Exercise materials:
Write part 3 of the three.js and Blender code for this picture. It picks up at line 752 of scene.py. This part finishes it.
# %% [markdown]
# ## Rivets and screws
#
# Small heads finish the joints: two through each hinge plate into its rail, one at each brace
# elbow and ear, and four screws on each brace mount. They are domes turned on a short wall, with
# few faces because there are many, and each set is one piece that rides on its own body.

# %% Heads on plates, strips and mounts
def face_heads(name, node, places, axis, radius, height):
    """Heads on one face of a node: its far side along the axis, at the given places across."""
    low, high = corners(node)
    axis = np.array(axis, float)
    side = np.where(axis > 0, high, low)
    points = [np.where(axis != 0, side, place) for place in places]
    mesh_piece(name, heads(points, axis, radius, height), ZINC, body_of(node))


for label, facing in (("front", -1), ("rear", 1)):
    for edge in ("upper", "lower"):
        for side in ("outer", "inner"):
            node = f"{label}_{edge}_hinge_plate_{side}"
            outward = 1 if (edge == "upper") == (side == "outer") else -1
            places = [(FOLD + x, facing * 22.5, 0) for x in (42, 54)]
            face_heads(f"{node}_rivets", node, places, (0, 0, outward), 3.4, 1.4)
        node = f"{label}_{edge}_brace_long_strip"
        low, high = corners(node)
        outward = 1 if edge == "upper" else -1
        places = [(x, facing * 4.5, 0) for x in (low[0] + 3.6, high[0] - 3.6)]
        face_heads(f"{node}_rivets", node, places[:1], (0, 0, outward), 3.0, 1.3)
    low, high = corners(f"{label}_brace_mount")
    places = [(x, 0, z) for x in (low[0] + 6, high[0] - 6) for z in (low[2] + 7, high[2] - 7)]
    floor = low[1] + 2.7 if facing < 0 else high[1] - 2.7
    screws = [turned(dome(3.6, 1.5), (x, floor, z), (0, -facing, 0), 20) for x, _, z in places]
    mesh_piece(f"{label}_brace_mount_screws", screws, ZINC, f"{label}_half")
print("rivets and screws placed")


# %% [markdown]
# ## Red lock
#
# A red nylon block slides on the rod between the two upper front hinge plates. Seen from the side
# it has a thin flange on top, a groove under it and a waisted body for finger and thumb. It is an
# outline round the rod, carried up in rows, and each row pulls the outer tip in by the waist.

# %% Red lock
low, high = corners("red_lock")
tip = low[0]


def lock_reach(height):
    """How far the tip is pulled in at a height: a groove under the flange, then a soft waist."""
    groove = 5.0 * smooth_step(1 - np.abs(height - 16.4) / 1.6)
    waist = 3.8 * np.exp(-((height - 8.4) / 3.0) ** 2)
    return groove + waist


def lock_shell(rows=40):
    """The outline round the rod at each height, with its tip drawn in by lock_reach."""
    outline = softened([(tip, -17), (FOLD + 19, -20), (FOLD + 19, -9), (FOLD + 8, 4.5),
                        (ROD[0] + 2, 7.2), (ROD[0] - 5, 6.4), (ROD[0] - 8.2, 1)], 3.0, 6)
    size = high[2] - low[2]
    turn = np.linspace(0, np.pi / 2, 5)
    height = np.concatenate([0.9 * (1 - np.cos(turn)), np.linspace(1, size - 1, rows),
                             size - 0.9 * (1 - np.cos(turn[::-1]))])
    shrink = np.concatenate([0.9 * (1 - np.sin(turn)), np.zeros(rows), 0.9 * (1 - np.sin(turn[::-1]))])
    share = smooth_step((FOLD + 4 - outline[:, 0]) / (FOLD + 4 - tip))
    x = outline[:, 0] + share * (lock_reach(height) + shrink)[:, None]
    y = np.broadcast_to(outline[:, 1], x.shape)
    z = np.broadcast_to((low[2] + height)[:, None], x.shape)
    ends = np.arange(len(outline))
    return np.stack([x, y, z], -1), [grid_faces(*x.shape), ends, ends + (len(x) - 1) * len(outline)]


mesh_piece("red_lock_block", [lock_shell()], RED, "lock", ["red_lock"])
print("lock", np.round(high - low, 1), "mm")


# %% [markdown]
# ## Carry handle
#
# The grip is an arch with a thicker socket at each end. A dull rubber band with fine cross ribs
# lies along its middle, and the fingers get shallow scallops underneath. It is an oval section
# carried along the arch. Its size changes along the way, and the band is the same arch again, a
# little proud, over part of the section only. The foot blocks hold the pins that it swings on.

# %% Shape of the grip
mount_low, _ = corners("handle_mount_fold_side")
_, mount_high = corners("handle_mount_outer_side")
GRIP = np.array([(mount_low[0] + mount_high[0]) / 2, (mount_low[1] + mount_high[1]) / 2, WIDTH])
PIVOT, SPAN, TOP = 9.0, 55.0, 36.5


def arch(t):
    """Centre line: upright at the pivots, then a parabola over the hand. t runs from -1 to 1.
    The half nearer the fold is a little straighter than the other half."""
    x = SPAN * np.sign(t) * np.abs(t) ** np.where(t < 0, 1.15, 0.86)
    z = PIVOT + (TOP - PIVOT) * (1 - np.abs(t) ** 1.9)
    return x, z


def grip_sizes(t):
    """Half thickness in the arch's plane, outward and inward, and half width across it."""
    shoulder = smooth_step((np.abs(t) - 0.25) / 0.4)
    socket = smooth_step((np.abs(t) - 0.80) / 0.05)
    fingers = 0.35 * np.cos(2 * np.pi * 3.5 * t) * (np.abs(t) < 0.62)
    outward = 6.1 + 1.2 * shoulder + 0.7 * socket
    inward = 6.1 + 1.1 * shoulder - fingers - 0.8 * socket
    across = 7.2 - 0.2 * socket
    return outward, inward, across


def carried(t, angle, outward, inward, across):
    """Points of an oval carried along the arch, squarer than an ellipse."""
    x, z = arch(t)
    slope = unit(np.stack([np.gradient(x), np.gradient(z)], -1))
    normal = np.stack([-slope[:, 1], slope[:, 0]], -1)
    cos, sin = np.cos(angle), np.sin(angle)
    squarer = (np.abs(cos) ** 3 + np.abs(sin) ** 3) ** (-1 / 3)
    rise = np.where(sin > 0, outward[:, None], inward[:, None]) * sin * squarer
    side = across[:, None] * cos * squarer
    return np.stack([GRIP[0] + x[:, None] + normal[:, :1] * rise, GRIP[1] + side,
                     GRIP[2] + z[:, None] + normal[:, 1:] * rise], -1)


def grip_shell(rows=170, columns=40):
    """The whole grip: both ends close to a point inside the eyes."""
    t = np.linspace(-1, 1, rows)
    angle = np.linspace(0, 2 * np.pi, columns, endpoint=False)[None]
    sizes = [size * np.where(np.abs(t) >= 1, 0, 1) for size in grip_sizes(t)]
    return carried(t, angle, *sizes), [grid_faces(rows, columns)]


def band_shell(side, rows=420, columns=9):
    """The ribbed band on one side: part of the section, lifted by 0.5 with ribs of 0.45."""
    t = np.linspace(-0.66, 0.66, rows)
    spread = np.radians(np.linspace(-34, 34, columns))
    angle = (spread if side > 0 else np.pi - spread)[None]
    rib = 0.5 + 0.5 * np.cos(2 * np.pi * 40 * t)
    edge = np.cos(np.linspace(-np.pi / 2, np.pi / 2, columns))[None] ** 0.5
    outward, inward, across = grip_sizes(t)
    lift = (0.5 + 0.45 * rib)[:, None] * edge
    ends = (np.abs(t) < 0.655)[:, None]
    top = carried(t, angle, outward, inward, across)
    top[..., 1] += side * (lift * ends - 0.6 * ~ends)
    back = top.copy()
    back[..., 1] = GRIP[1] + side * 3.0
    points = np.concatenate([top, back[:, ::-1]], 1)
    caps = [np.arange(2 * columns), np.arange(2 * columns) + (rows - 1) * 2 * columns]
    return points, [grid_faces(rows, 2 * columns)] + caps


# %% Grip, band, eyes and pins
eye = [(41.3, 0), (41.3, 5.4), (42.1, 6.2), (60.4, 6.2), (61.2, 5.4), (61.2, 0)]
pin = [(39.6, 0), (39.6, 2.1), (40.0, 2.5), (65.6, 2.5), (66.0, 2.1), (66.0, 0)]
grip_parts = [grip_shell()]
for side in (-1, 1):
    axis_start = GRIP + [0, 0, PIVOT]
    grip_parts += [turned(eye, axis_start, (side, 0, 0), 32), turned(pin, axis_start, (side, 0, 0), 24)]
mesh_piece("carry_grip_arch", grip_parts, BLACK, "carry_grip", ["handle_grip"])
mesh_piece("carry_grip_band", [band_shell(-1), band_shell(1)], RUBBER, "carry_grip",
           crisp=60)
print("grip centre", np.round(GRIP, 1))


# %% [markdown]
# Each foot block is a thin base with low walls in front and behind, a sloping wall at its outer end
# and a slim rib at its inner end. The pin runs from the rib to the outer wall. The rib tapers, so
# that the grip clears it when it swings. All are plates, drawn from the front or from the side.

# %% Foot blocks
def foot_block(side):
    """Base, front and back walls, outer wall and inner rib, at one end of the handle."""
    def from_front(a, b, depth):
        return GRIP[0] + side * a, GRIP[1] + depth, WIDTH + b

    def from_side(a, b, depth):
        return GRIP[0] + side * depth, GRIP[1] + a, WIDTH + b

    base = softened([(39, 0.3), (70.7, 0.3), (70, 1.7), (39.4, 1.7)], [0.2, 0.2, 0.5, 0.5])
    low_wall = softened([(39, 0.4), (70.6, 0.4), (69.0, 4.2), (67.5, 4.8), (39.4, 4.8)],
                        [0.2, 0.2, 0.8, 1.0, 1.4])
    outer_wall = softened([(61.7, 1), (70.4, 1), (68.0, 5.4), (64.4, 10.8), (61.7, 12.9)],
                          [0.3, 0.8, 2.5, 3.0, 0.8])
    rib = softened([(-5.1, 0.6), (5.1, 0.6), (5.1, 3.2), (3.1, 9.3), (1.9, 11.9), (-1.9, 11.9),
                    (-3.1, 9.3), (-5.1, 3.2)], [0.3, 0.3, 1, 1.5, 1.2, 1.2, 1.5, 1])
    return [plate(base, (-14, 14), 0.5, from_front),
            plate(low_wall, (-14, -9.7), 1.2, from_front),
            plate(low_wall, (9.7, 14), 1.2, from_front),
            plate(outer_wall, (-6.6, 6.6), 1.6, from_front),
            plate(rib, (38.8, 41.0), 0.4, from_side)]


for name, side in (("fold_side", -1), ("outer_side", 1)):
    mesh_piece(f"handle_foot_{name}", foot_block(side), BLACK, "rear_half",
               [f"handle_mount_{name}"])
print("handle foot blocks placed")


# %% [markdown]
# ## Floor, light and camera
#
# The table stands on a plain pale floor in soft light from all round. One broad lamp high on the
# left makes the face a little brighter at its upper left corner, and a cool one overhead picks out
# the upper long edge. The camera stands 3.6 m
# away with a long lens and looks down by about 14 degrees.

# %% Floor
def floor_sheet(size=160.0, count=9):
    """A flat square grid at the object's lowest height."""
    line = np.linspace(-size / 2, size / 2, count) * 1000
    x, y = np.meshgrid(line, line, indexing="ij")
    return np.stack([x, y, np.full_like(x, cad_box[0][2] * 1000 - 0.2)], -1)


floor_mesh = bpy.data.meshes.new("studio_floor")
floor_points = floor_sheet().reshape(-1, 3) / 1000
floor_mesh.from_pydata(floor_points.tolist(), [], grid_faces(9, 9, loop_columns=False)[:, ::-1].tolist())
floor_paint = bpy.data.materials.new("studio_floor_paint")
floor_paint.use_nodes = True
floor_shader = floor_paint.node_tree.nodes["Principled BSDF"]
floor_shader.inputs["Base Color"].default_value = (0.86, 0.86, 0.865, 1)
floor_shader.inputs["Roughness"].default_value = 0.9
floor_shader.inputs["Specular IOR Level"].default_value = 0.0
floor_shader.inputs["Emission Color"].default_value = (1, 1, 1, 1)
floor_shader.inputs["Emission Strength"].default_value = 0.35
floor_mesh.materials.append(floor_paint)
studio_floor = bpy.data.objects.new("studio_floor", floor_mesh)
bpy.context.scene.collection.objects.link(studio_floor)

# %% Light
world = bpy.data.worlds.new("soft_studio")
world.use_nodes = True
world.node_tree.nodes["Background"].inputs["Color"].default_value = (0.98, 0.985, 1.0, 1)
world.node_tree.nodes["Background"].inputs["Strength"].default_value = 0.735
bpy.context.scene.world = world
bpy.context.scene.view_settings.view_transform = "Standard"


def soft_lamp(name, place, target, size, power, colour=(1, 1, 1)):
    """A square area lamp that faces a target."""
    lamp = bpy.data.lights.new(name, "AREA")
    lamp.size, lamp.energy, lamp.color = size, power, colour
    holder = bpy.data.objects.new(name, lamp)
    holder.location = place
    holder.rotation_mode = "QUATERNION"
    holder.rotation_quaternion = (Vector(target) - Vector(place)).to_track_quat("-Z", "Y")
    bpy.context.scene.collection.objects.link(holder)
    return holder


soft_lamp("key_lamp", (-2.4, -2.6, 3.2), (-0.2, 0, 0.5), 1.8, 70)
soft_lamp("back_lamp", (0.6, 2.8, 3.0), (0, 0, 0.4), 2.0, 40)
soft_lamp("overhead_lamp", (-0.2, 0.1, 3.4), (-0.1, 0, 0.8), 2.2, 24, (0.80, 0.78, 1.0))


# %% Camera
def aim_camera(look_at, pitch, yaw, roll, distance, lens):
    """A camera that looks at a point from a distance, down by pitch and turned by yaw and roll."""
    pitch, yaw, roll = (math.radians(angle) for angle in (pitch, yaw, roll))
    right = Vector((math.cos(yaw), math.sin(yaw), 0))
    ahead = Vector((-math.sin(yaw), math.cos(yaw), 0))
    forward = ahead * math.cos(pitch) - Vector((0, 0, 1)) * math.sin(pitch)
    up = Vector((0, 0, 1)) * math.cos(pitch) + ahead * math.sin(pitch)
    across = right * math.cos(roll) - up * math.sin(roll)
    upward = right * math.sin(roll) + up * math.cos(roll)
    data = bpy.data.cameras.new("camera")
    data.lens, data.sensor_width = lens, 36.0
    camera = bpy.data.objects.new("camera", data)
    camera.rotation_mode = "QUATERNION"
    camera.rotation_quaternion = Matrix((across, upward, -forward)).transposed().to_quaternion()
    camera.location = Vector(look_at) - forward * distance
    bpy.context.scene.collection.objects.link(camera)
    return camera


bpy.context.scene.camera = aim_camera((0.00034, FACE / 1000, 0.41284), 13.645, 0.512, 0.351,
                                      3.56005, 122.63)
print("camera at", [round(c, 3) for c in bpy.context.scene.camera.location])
---
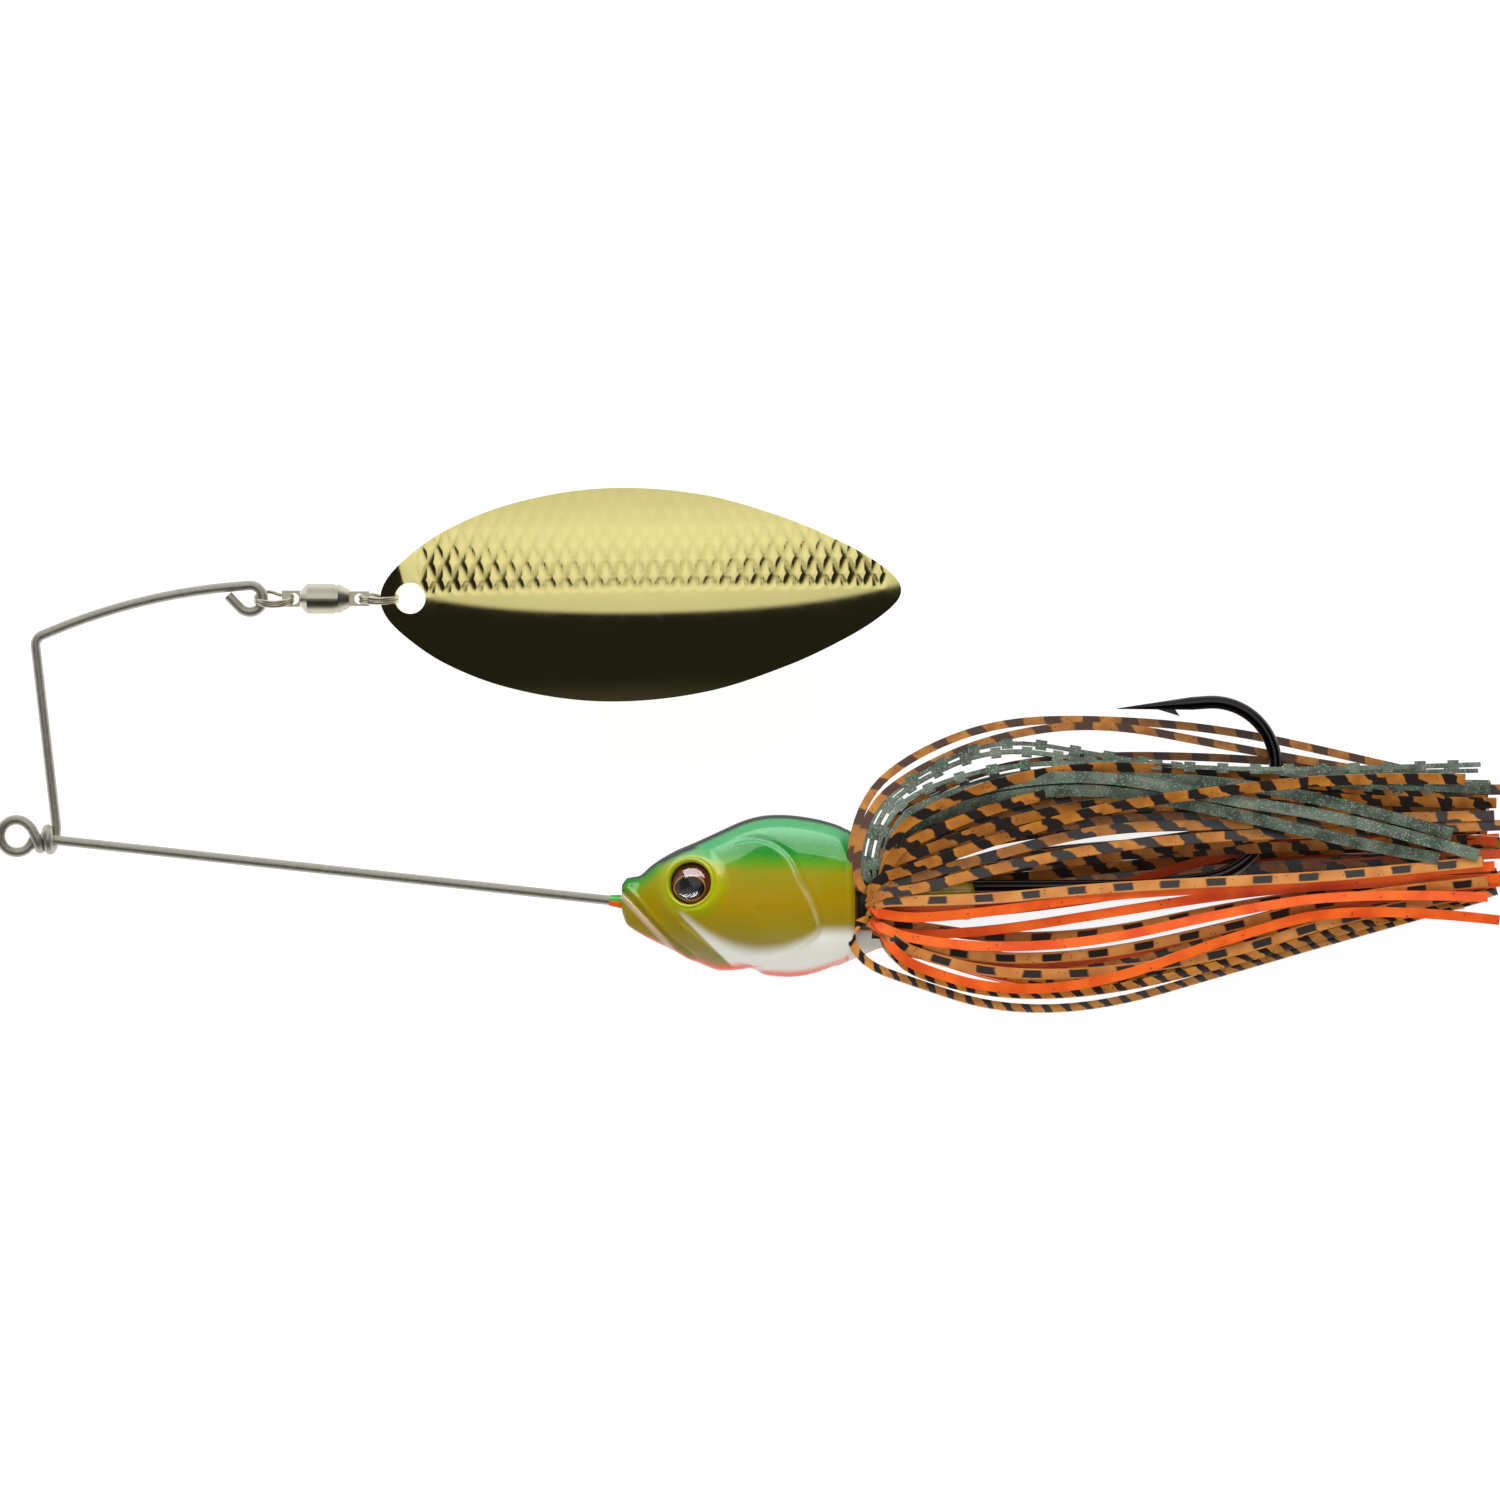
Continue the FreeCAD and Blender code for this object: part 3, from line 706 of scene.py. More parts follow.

Work instructions: Set down, exactly and alone, the run of lines from the line that has "Write part 3" to the line that has "# few faces".

Reply to the exercise:
Write part 3 of the three.js and Blender code for this picture. It picks up at line 752 of scene.py. This part finishes it.
# %% [markdown]
# ## Rivets and screws
#
# Small heads finish the joints: two through each hinge plate into its rail, one at each brace
# elbow and ear, and four screws on each brace mount. They are domes turned on a short wall, with
# few faces because there are many, and each set is one piece that rides on its own body.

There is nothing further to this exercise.